As the Federal Open Market Committee prepares for its final two-day gathering of 2023 on Tuesday, Powell confronts an increasingly mixed economic picture. While the labour market is resilient and consumer spending is solid, there are signs of slower growth and, in turn, lower inflation.
Against this backdrop, the Federal Reserve is set to hold interest rates for their third policy meeting in a row and keep the federal funds rate at a 22-year high of 5.25-5.5 per cent.
But as officials extend a pause in rate increases that has been in place since July, they are not ready to say interest rates have reached a level “sufficiently restrictive” to get inflation down to their 2 per cent target. Nor are they ready to publicly discuss in greater detail the circumstances under which they would lower borrowing costs next year beyond improved price pressures.
The challenge for Powell this week is financial markets are not buying his warnings that additional monetary tightening is still on the table. Investors believe the world’s largest economy is already slowing enough to obviate the need for further rate rises. Moreover, they are convinced that incoming data will force the Fed to cut interest rates sooner than it expects.
This thinking has led financial conditions to loosen in recent weeks, raising concerns that some of the Fed’s work in trying to damp demand is being jeopardised.
“They probably have a sense that they are done, barring unexpected developments, but there are risks and costs to communicating that and so they have to lean against it,” said Ellen Meade, who served as a senior adviser to the Fed’s board of governors until 2021 and is now at Duke University. “It’s a delicate time because financial conditions are very important in this.”
The chair will have the opportunity to once again drive home the Fed’s message at a press conference on Wednesday, when he is expected to reiterate it is “premature” to declare a policy pivot is under way, even as inflation continues to moderate.

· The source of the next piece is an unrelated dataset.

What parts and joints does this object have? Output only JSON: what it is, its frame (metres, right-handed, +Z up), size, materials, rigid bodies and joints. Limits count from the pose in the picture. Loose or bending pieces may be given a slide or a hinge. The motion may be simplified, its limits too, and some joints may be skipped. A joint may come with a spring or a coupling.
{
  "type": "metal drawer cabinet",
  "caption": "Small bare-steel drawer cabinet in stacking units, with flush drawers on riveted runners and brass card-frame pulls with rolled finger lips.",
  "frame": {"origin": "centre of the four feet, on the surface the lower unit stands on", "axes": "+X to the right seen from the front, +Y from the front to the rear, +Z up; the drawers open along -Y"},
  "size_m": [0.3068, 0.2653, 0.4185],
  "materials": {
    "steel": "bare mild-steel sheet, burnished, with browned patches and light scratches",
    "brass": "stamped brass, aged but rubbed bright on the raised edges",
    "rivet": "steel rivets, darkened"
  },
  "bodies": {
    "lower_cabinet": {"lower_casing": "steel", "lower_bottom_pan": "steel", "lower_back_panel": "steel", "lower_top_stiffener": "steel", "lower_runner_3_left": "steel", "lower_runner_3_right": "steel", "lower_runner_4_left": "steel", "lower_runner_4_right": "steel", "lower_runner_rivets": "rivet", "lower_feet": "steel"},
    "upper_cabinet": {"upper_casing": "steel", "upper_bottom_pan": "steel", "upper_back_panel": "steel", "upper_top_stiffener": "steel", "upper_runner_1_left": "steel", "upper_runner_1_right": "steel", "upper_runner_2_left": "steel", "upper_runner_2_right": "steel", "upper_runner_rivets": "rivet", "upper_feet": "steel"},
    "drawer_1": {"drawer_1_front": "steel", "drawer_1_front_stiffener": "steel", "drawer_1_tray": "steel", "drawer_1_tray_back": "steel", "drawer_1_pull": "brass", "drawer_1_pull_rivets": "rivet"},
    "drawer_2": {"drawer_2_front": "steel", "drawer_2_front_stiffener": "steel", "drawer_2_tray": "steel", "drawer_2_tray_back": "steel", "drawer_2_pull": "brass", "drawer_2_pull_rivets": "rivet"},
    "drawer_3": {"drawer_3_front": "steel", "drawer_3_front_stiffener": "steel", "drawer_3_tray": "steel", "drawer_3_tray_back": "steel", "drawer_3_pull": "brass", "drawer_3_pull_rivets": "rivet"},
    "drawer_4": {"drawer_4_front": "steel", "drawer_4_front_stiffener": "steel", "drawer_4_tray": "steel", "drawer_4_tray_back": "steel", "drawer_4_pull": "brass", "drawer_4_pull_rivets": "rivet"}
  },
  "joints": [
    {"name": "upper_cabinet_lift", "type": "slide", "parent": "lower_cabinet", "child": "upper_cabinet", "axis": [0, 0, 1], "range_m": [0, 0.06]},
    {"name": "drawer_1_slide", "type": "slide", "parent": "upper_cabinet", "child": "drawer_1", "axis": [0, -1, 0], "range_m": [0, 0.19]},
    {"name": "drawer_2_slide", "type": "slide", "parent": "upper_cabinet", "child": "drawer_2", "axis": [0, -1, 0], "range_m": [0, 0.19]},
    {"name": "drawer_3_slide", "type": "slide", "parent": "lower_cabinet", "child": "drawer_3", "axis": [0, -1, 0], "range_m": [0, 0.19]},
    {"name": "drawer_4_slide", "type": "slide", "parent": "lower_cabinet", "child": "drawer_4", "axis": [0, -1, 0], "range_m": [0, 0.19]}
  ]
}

The central bank is committed only to moving “carefully” with forthcoming decisions, Powell has indicated.
Before he takes the lectern, the Fed will issue a policy statement and set of economic projections that aggregates individual officials’ forecasts for interest rates, growth, unemployment and inflation.

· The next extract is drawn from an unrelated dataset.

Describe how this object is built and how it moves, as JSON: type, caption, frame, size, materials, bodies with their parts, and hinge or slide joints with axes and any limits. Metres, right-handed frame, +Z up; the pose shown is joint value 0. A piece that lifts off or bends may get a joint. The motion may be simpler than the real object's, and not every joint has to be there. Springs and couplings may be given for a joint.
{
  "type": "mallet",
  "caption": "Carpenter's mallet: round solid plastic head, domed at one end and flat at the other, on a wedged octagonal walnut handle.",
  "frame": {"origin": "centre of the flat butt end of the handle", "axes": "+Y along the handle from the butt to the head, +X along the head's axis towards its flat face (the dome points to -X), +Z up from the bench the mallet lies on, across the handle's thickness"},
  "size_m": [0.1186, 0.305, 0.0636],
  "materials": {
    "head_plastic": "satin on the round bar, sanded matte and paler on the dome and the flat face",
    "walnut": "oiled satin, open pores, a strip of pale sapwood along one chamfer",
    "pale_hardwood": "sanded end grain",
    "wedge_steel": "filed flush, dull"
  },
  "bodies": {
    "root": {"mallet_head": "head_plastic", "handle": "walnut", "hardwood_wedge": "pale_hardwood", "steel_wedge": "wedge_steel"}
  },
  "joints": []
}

Economists broadly reckon the central bank will keep the statement unchanged, meaning it will still include a line outlining the conditions the Fed would take into account to determine “the extent of additional policy firming that may be appropriate to return inflation to 2 per cent over time”. Removing that could risk sending too direct a signal the Fed is indeed done with the rate-raising phase of its historic monetary tightening campaign, they argue.
In terms of the projections — which in September forecast the federal funds rate peaking at 5.5-5.75 per cent this year before declining by half a percentage point in 2024 — economists will be watching closely to see if officials have pencilled in more cuts.
Maintaining the same magnitude of cuts next year would help clarify that the Fed is not preparing to abruptly reverse course even as the pace of consumer price growth moderates. Some economists said officials could indicate one additional quarter-point cut in 2024 in recognition of a slightly more benign inflation outlook.
Matthew Raskin, a former senior staffer at the Federal Reserve Bank of New York who is now US head of rates research at Deutsche Bank, said signalling anything more than that could complicate things for the Fed.
“Once you go beyond that, it’s difficult to maintain the message that you’re not close to the point where you’re considering cuts or speculating around it,” he said. Deutsche expects the central bank to cut the policy rate by 1.75 percentage points next year, beginning in June. Economists at Morgan Stanley also believe the Fed will start lowering rates then but only by 1 percentage point over the course of 2024.
While the Fed may not be ready to hint at a policy shift, Constance Hunter at MacroPolicy Perspectives said officials would be flexible as they approached the next stage of their battle against inflation. Powell hinted as much in his final public appearance before the December meeting, saying his approach was to “let the data reveal the appropriate path”.
“They’re not going to go from tightening to easing and skip a neutral bias” Hunter said. “What they would like to do is get to [that] stance as quickly as the inflation data will permit, because they know that policy lags haven’t fully played out and that they’re still going to hit the economy.”